* **Task to carry out**: Output the lines that follow exactly as they are.

──────

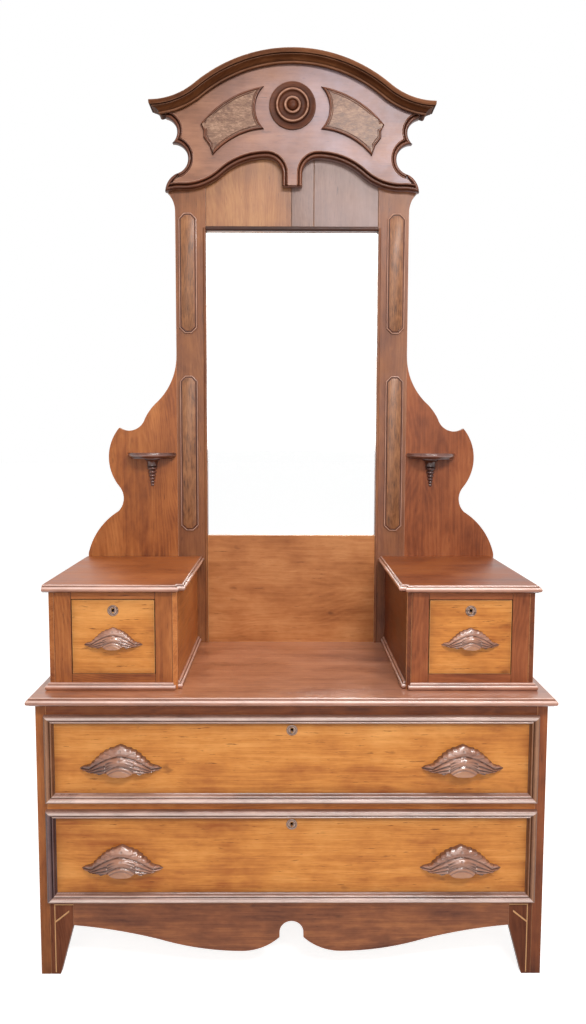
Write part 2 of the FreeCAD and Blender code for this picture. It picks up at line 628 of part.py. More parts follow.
def stile():
    """The right stile: from behind the case to behind the crest, flared out below the crest."""
    start = CREST_FOOT - FLARE_BELOW_CREST
    tip = (STILE_OUTER_X + FLARE_WIDTH, start + FLARE_HEIGHT)
    head_x = STILE_INNER_X + STILE_HEAD_WIDTH
    board = prism("y", (CASE_DEPTH, BACK_PLANE), (STILE_INNER_X, STILE_BOTTOM), [
        (STILE_OUTER_X, STILE_BOTTOM), (STILE_OUTER_X, start),
        (STILE_OUTER_X + FLARE_WIDTH / 4, start + FLARE_HEIGHT * 4 / 7) + tip,
        (tip[0] - 1.5 * FLARE_WIDTH, tip[1] + 1.5 * FLARE_WIDTH), (head_x, tip[1] + 2 * FLARE_WIDTH),
        (head_x, FRIEZE_TOP), (STILE_INNER_X, FRIEZE_TOP)])
    rabbet = block((STILE_INNER_X, STILE_INNER_X + GLASS_LAP + GLASS_CLEARANCE), (GLASS_FRONT, BACK_PLANE),
                   (GLASS_BOTTOM - GLASS_CLEARANCE, GLASS_TOP + GLASS_CLEARANCE))
    return board.cut(rabbet)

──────

* **Solution**:
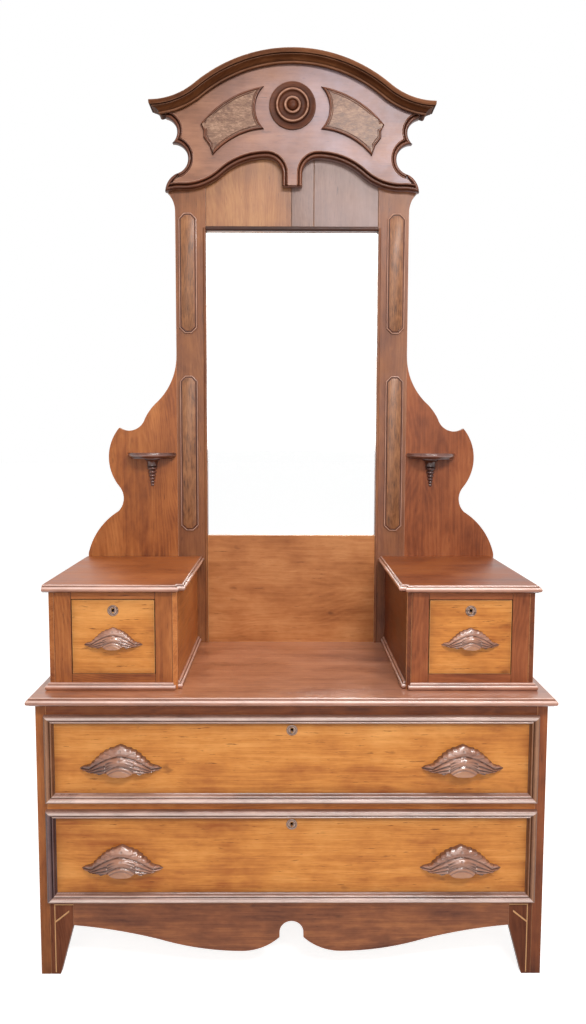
Write part 2 of the FreeCAD and Blender code for this picture. It picks up at line 628 of part.py. More parts follow.
def stile():
    """The right stile: from behind the case to behind the crest, flared out below the crest."""
    start = CREST_FOOT - FLARE_BELOW_CREST
    tip = (STILE_OUTER_X + FLARE_WIDTH, start + FLARE_HEIGHT)
    head_x = STILE_INNER_X + STILE_HEAD_WIDTH
    board = prism("y", (CASE_DEPTH, BACK_PLANE), (STILE_INNER_X, STILE_BOTTOM), [
        (STILE_OUTER_X, STILE_BOTTOM), (STILE_OUTER_X, start),
        (STILE_OUTER_X + FLARE_WIDTH / 4, start + FLARE_HEIGHT * 4 / 7) + tip,
        (tip[0] - 1.5 * FLARE_WIDTH, tip[1] + 1.5 * FLARE_WIDTH), (head_x, tip[1] + 2 * FLARE_WIDTH),
        (head_x, FRIEZE_TOP), (STILE_INNER_X, FRIEZE_TOP)])
    rabbet = block((STILE_INNER_X, STILE_INNER_X + GLASS_LAP + GLASS_CLEARANCE), (GLASS_FRONT, BACK_PLANE),
                   (GLASS_BOTTOM - GLASS_CLEARANCE, GLASS_TOP + GLASS_CLEARANCE))
    return board.cut(rabbet)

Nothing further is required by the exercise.